COPE, with harm reduction

two days out, final reviews of parties on overdose-related and other drug policy issues. didn’t want to have to do this. I haven’t heard or read anything to indicate a serious understanding of this issue from COPE: The Coalition of Progressive Electors. Others have asked for thoughts, reached out, asked questions, developed solid ideas. this platform has less than what the city is doing now. in Factual Reality. it’s less than what Gregor has done. that is a fact. it’s clear they have no idea what has been done, and what is being done now.

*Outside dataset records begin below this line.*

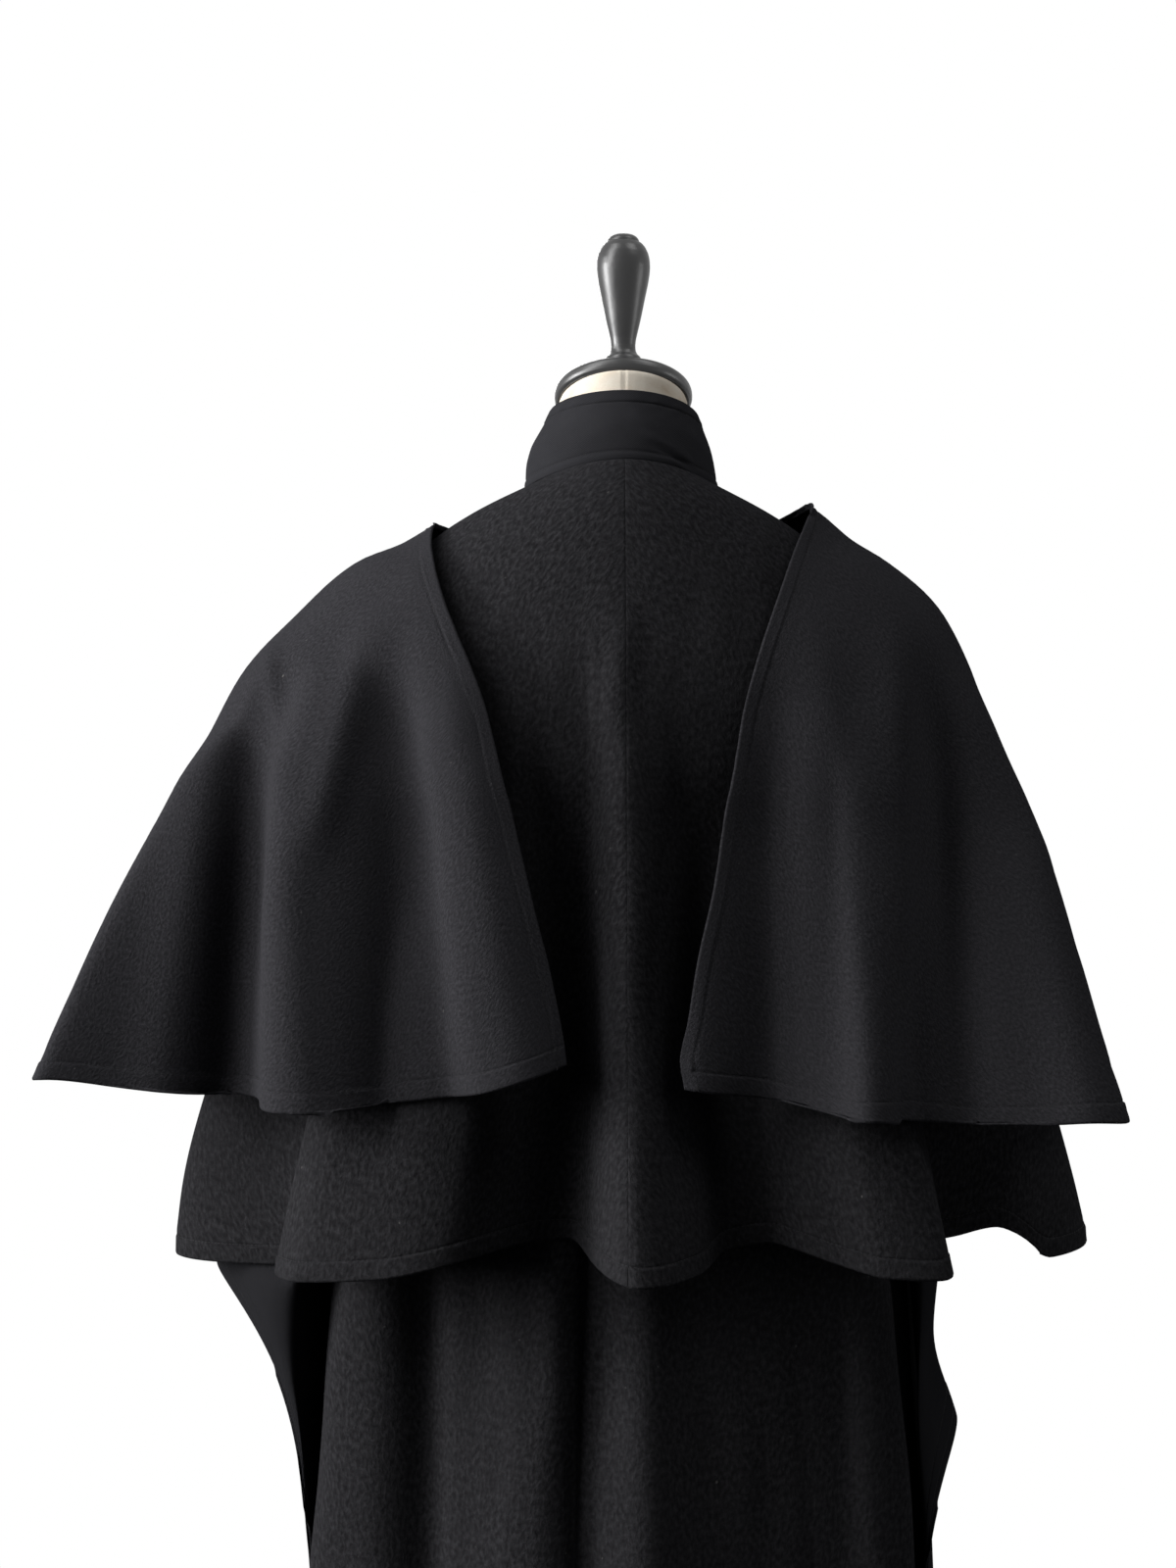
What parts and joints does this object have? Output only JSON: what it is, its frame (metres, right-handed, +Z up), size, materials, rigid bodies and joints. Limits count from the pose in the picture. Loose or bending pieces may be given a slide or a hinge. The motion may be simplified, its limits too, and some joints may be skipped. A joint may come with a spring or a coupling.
{
  "type": "wool cape coat on a dress form",
  "caption": "Long wool coat with a stand collar, a shoulder cape and two upper cape wings, on a limbless dress form with a turned finial, an upright and a round base.",
  "frame": {"origin": "centre of the round base's underside, on the floor", "axes": "+Z up along the stand, the coat's front faces -Y and its wearer's left side is +X"},
  "size_m": [0.8552, 0.476, 1.6041],
  "materials": {
    "wool": "brushed, napped, matt",
    "twill": "fine twill, matt",
    "button": "polished horn look",
    "cream_cover": "plain jersey",
    "black_cap": "black lacquer, satin",
    "black_finial": "black lacquer, satin",
    "black_metal": "satin black"
  },
  "bodies": {
    "root": {"button_1": "button", "button_2": "button", "button_3": "button", "button_4": "button", "button_5": "button", "button_6": "button", "cape_back_left": "wool", "cape_back_right": "wool", "cape_front_left": "wool", "cape_front_right": "wool", "coat_back_left": "wool", "coat_back_right": "wool", "coat_front_left": "wool", "coat_front_right": "wool", "collar": "twill", "form_base": "black_metal", "form_cap": "black_cap", "form_finial": "black_finial", "form_pole": "black_metal", "form_torso": "cream_cover", "sleeve_left": "twill", "sleeve_right": "twill", "wing_left": "wool", "wing_right": "wool"}
  },
  "joints": []
}
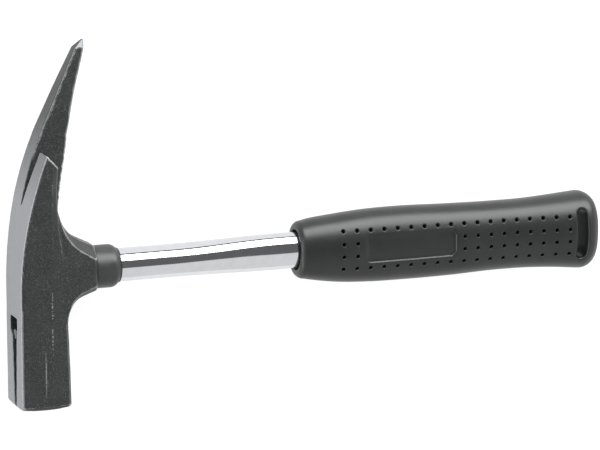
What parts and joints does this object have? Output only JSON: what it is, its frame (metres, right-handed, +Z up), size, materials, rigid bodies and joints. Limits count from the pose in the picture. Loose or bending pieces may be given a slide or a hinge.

i have tried to convey these concerns privately. but critique, disagreement, whatever, is always taken as an *attack*. I worked with Jean for years, and Wendy Pedersen same. this document tells me that you have not taken any time to understand this issue seriously. you don’t know the facts. your statistics are incorrect. and they aren’t “just numbers.” there is zero meaningful engagement with the complexity of this massacre.

because-too-many

their platform is heavy on traditional COPE specials like “stuff that is already happening” and “stuff that the city doesn’t have the authority to do” and empty symbolism

the fact that you clearly haven’t read a word I’ve written or paid any attention to anything i’ve done for the last 16 months or whatever stings a bit. but the fact that you present this naive, ideologically-driven (yeah, science, fact, evidence, and experience are much better) retrograde policy to the public, and our city, our neighbours (the ones who aren’t dead) (yet) does not trouble me. it angers me.

I have waited as long as possible. but I won’t sit here and let this go silently (because “the cause”). there’s nothing left or progressive about this. more people will die. I don’t give a shit what you think your ideology says about that.

sure it hurts. but if Jean Swanson & others are elected saturday, others will be hurt more.